「律法=戒め」という部分に注目していきたいと前回書きましたが、通常戒めには罰が伴います。交通法規しかり、刑法しかりです。戒めを犯しても何の罰則もないとすると、誰もそれに重きを置かなくなります。
アメリカには州法というものがあって、州ごとに変わった法律があります。それらは、作られた当時は大真面目に考えられた法律だったのですが、今となれば笑っちゃうくらいナンセンスものが少なくありません。ちょっと紹介してみましょう。
フロリダ州では、木曜日18時以降は、公共のスペースでオナラをすると捕まる。
ケンタッキー州では、アイスクリームをポケットに入れると違法。
ワシントン州では、裕福な両親を持っているふりをすることが禁じられている。
アラバマ州では、教会で笑いを取るためのつけひげは禁止。
アラバマ州では、消火栓にワニをつなぐことを禁止。
アーカンソー州では、街中でいちゃつくと最大30日の拘留。
カリフォルニア州では、市内で核爆弾を爆発させたら、500ドルの罰金。
カリフォルニア州では、プールの中で自転車をこぐことを禁止(浴槽においてはその限りではない)。

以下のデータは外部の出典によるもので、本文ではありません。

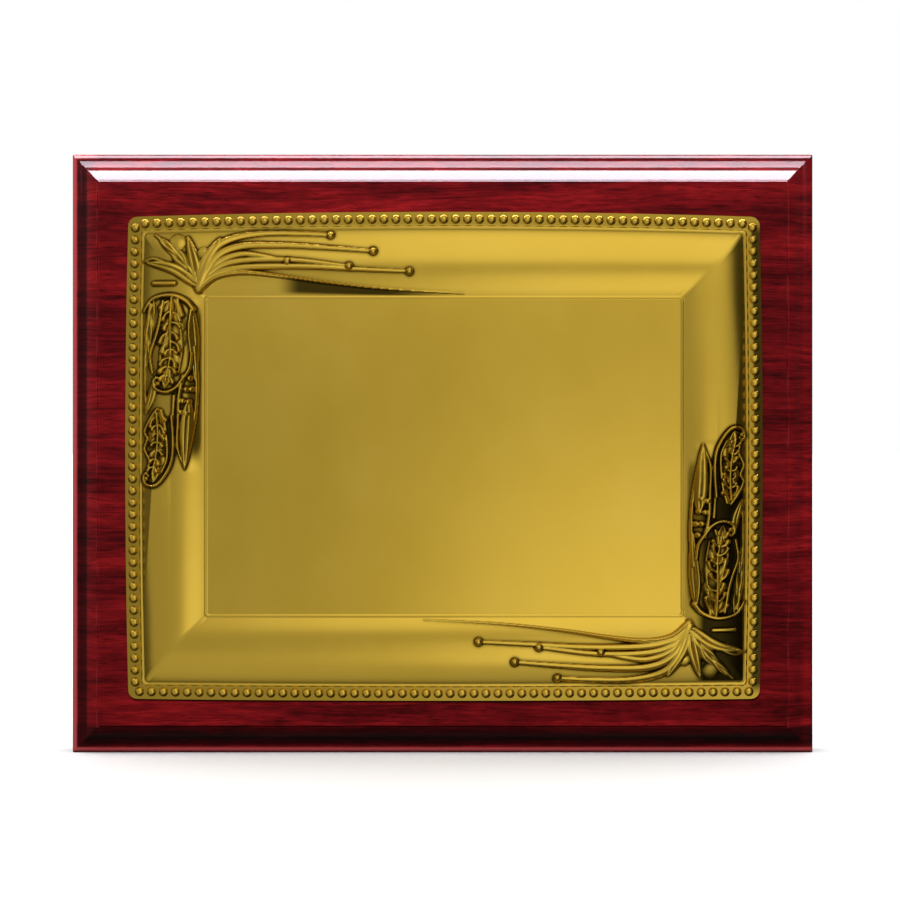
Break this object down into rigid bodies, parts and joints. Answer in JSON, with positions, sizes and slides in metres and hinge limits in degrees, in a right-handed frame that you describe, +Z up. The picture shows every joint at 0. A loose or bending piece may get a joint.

コロラド州では、ビル内に馬を連れて入ってはいけない。
コネチカット州では、日没後に後ろ向き歩きを禁止。
(アメリカにある・あった「変わった法律」のまとめより引用)
これらは昔作られた法律で、現在でもそのまま残っているらしいのですが空文化しており、それを破ったからといって実際に罰が与えられることはありません(消火栓にワニをつなぐのだけは今でも罰せられるかもしれませんが)。
しかし、聖書の神様の戒め(律法)には厳格とした罰がありました。それは非常に厳しいものでした。民数記の中にこのような記録があります。
「イスラエル人が荒野にいたとき、安息日に、たきぎを集めている男を見つけた。たきぎを集めているのを見つけた者たちは、その者をモーセとアロンおよび全会衆のところに連れて来た。しかし彼をどうすべきか、はっきりと示されていなかったので、その者を監禁しておいた。すると、主はモーセに言われた。『この者は必ず殺されなければならない。全会衆は宿営の外で、彼を石で打ち殺さなければならない。』そこで、主がモーセに命じられたように、全会衆はその者を宿営の外に連れ出し、彼を石で打ち殺した」(民数記15:32~36)
「安息日」というのは今の土曜日にあたり、その日はどんな労働もしてはならないと命じられていました。ところがその安息日にたきぎを集めてしまった男がいたというのです。そしてそれは労働行為にあたるため、その男はなんと実際に石打ちの刑に処せられてしまいました。
非常に恐ろしい罰則ではありませんか。ただ、たきぎを集めていただけなのに、なぜそれほど厳しい罰則が課せられたのでしょうか。
「神は愛なり」などと言われているけど、これはひどいなと思われる方もいると思います。僕も子どもの頃この箇所を読んだときに、神様怖いなと思ったものです。これは現代に至るまで、「福音」をしっかりと理解していない人たちが潜在的に抱き得る神に対するイメージです。ある人たちは、正しい神に罰されないかと「恐れ」ながら神に仕えているのです。もしも、皆様の中にも神に対する「恐れ」がある方がいたら、本連載を通してそれが解消されることを願います。
ガラテヤ6:7にあるように、「神は侮(あなど)られるような方」ではありませんので、神に対しては畏(おそ)れる心を持つべきであり、大いなる存在に対して「畏怖の念に打たれる」ような心情になるのは自然なことですが、神を恐れたり恐怖を抱いたりというのは違うのです。
では、このたきぎを集めた男に対する厳しい裁きをどのように理解したらよいのでしょうか。それは今後少しずつ説明していきたいと思います。ここでは、律法とは戒めであり、戒めを破る者には厳しい罰則が与えられるものだということを押さえておいてください。
【まとめ】
- 「戒め」を破る者には厳しい「罰」が伴う。
- 「罰」のない戒めは、空文化する。